Internet -to- user's removable SD card. Seconds or whatever..

 

User's removable SD card -to- console's internal flash. Long time. It's the whole firmware.

 

Console's internal flash -to- FPGA, Seconds, fast.

 

The way it's set-up now is that the console can only host one core. There is no menu/mechanism for picking and choosing what core goes to the FPGA. It's not a user function. Whatever core is in the console's flash chip is transfered to the FPGA at power-on.

 

---

 

Analogue could somehow support direct SD -to- FPGA reading. Or perhaps increase the write speed of the console's flashrom that holds all the firmware.

 

In theory, you'd never want on-board flash on any device that is meant to keep changing the firmware on, you'd eventually wear out the flash.
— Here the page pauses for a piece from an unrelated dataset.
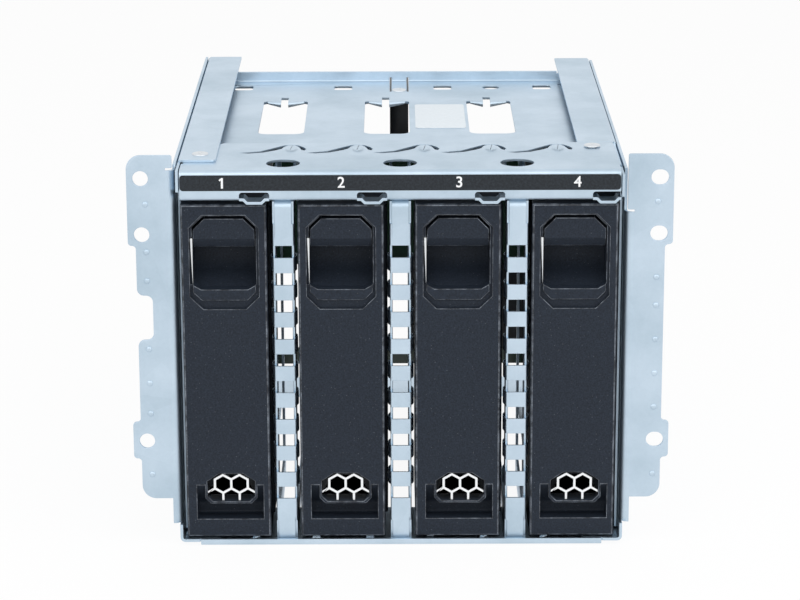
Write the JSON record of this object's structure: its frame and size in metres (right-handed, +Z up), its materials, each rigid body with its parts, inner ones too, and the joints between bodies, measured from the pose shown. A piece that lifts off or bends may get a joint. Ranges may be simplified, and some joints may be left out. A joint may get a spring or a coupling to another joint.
{
  "type": "hot swap drive cage",
  "caption": "Sheet steel cage for upright 3.5 inch drives, with slide-out latched blanks, perforated dividers, bolt-on side flanges and a backplane.",
  "frame": {"origin": "on the underside of the tray, below the middle of the whole part's box", "axes": "+X to the right seen from the front, +Y from the bay fronts to the back, +Z up"},
  "size_m": [0.1674, 0.1722, 0.126],
  "materials": {
    "galvanised_steel": "bright galvanised sheet with a faint cool tint",
    "plated_steel": "smooth zinc plating",
    "spring_steel": "bright rolled spring steel",
    "charcoal_plastic": "finely spark-eroded moulded plastic",
    "black_plastic": "moulded plastic",
    "black_label": "printed satin film",
    "white_label": "bare white label",
    "circuit_board": "green solder mask"
  },
  "bodies": {
    "cage": {"side_plate_left": "galvanised_steel", "side_plate_right": "galvanised_steel", "inner_wall_left": "galvanised_steel", "inner_wall_right": "galvanised_steel", "front_strip": "galvanised_steel", "top_plate": "galvanised_steel", "bottom_tray": "galvanised_steel", "divider_1": "galvanised_steel", "divider_2": "galvanised_steel", "divider_3": "galvanised_steel", "number_label": "black_label", "paper_label": "white_label", "backplane_board": "circuit_board", "power_socket": "black_plastic", "data_socket": "black_plastic", "board_retainer": "black_plastic", "board_screws": "plated_steel", "top_rivets": "plated_steel", "side_rivets_left": "plated_steel", "side_rivets_right": "plated_steel", "drive_socket_1": "black_plastic", "drive_socket_2": "black_plastic", "drive_socket_3": "black_plastic", "drive_socket_4": "black_plastic"},
    "blank_1": {"blank_body_1": "charcoal_plastic", "latch_spring_1": "spring_steel", "vent_grille_1": "plated_steel"},
    "latch_1": {"blank_latch_1": "charcoal_plastic"},
    "blank_2": {"blank_body_2": "charcoal_plastic", "latch_spring_2": "spring_steel", "vent_grille_2": "plated_steel"},
    "latch_2": {"blank_latch_2": "charcoal_plastic"},
    "blank_3": {"blank_body_3": "charcoal_plastic", "latch_spring_3": "spring_steel", "vent_grille_3": "plated_steel"},
    "latch_3": {"blank_latch_3": "charcoal_plastic"},
    "blank_4": {"blank_body_4": "charcoal_plastic", "latch_spring_4": "spring_steel", "vent_grille_4": "plated_steel"},
    "latch_4": {"blank_latch_4": "charcoal_plastic"}
  },
  "joints": [
    {"name": "blank_1_slide", "type": "slide", "parent": "cage", "child": "blank_1", "axis": [0, -1, 0], "range_m": [0, 0.06]},
    {"name": "latch_1_press", "type": "slide", "parent": "blank_1", "child": "latch_1", "axis": [0, 0, -1], "range_m": [0, 0.002], "stiffness_N_per_m": 400, "springref_m": -0.003},
    {"name": "blank_2_slide", "type": "slide", "parent": "cage", "child": "blank_2", "axis": [0, -1, 0], "range_m": [0, 0.06]},
    {"name": "latch_2_press", "type": "slide", "parent": "blank_2", "child": "latch_2", "axis": [0, 0, -1], "range_m": [0, 0.002], "stiffness_N_per_m": 400, "springref_m": -0.003},
    {"name": "blank_3_slide", "type": "slide", "parent": "cage", "child": "blank_3", "axis": [0, -1, 0], "range_m": [0, 0.06]},
    {"name": "latch_3_press", "type": "slide", "parent": "blank_3", "child": "latch_3", "axis": [0, 0, -1], "range_m": [0, 0.002], "stiffness_N_per_m": 400, "springref_m": -0.003},
    {"name": "blank_4_slide", "type": "slide", "parent": "cage", "child": "blank_4", "axis": [0, -1, 0], "range_m": [0, 0.06]},
    {"name": "latch_4_press", "type": "slide", "parent": "blank_4", "child": "latch_4", "axis": [0, 0, -1], "range_m": [0, 0.002], "stiffness_N_per_m": 400, "springref_m": -0.003}
  ]
}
Like I'm fond of the idea of letting the cores live on a replacable SD card (so they can be paired with whatever software needs them,) and the system flash is only used for the house-keeping/common components like the HDMI output/scaler/resolution/audio settings so that you're not having to reset them every time you switch sd cards.

 

That said, flip it around.

 

If you have onboard flash, let's say 32GB, that is enough to store every practical non-CD game on the system itself, then you only dump SRAM/cheats to the SD card since those may change a hundred times in a day.

 

 

My point here is say you wanted to emulate an Amiga, well there are a dozen configurations of the base Amiga (500, 2000, 3000, 4000, various RAM and expansion boards, etc) but the software you want to play only works on X configuration. So you put X configuration on that SD card along with that software, and thus it works exactly as expected. Same with the Apple II, most people didn't have the mockingboard but there are quite a few games that use it. The C64 probably has the least number of possible configurations, but the floppy drive is basically it's own computer (it has it's own 6502), just like how the MegaDrive's SegaCD unit has it's own CPU.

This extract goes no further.